One of the major problems with the US-China trade dispute is how it has severely disrupted global supply chains for large multinational corporations. Whereas before it might have made sense for companies to break up their operations by producing in the US and exporting to China, or producing in China and exporting to the US, companies are now having to change their operations in response to tariffs. That’s not just bad news for the companies, it’s bad news for American workers and consumers too.
One of those companies that has had to adjust its operations is carmaker Volvo. Volvo just opened its first US production plant in the United States five months ago in South Carolina. Now the company has scrapped its plans to export the S60 sedans produced in the US to China. Volvo also plans to stop importing to the US the XC60 SUV produced in China and reduce imports of the S90 sedan.
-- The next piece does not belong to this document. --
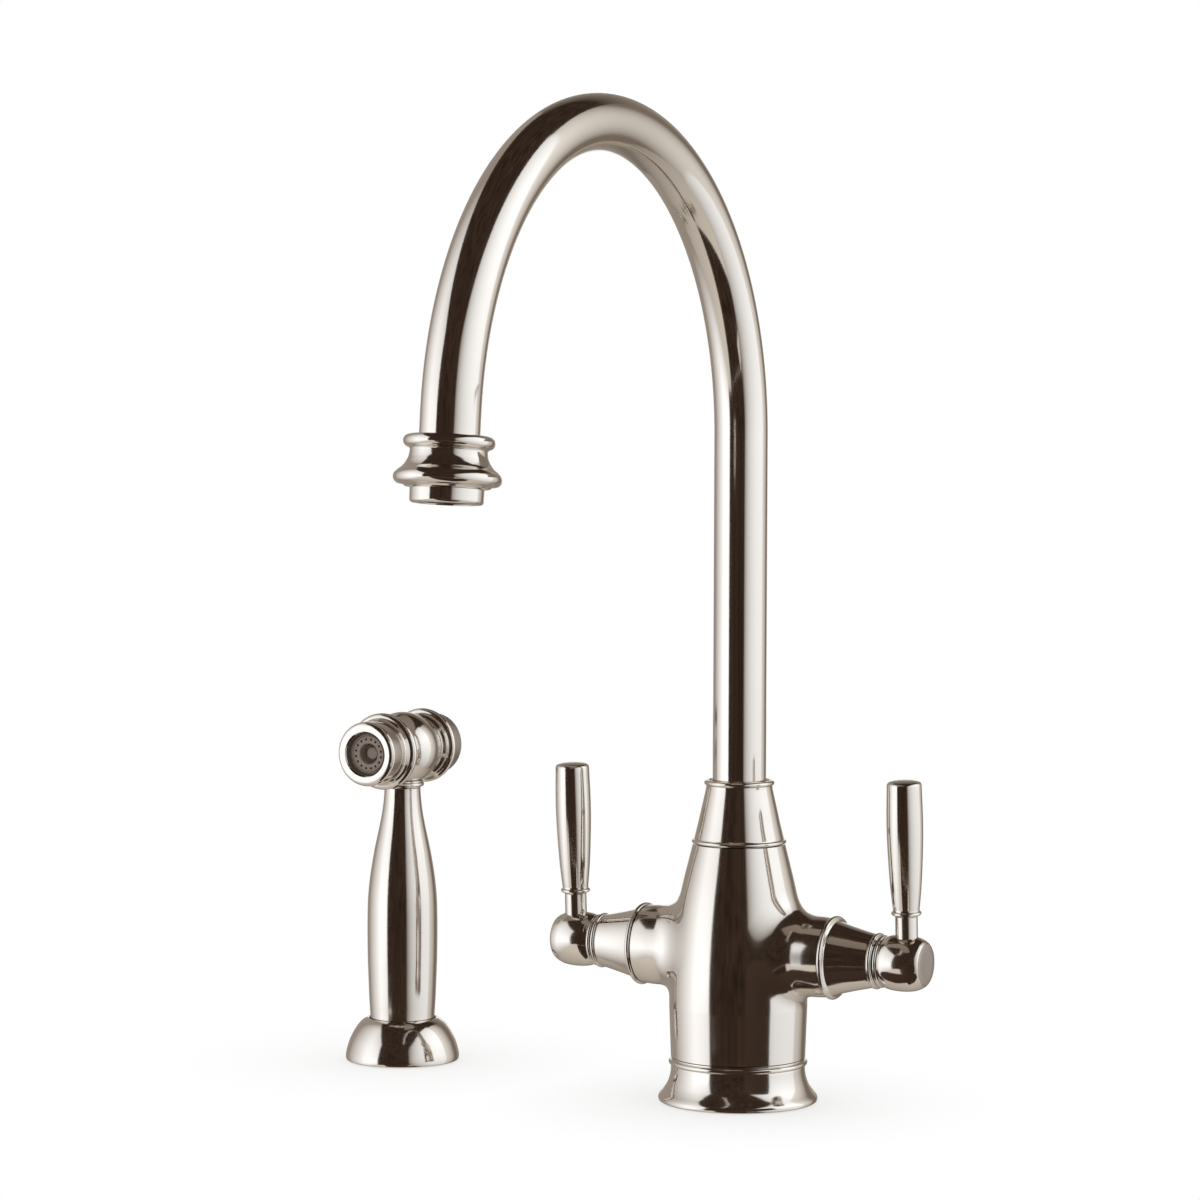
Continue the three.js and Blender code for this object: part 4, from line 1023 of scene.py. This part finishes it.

With automobile factories often specializing in producing one particular model of car or only a handful of models, they aren’t able to rapidly retool to produce different models. So instead of exporting half of its US S60 production overseas as initially planned, Volvo now intends to focus production on the US market, which will undoubtedly lead to a decrease in actual production below expectations.
The Charleston production plant is expected to begin producing the XC90 SUV in 2022, but given the unknown future of the trade war, that may end up going by the wayside. The US currently places 27.5% tariffs on car imports from China, while China has placed 40% tariffs on car imports from the US.
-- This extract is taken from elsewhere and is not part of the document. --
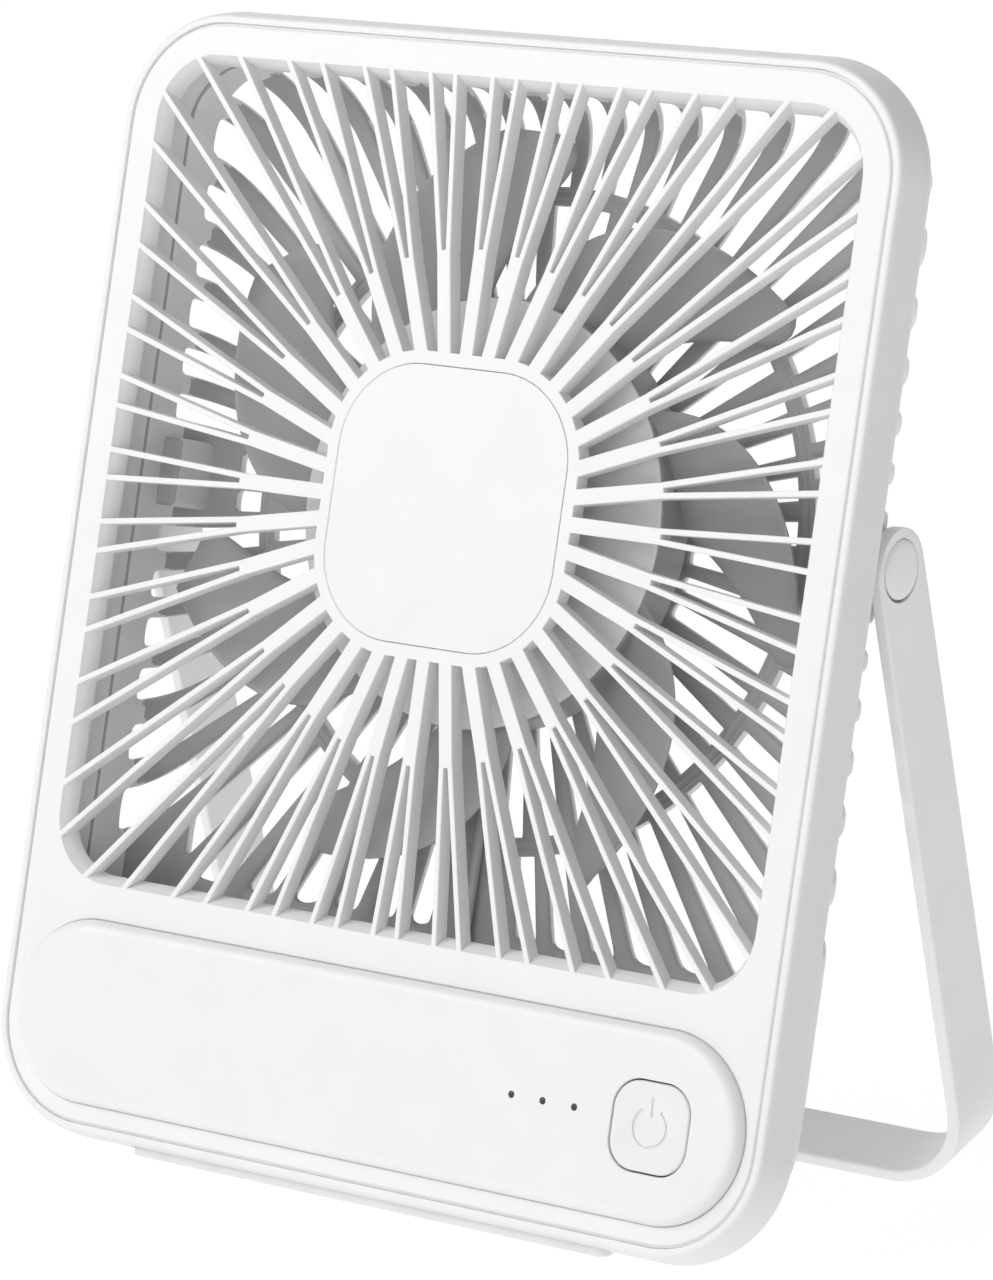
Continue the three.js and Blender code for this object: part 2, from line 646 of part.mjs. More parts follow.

Volvo isn’t the only company faced with this problem either, as Honda is also deciding to ramp up its production of Acura SUVs in China in order to supply the Chinese market, rather than continuing production in the US. Even short-term effects like this can last for years after tariffs subside, as businesses have to continually think about the long term.
For American autoworkers who find themselves more often employed by foreign automakers than Detroit’s Big Three nowadays, that could result in painful layoffs. Let’s hope that this trade dispute is resolved relatively quickly so that businesses and workers can get back to producing goods for consumers rather than being used a pawns in an international political conflict.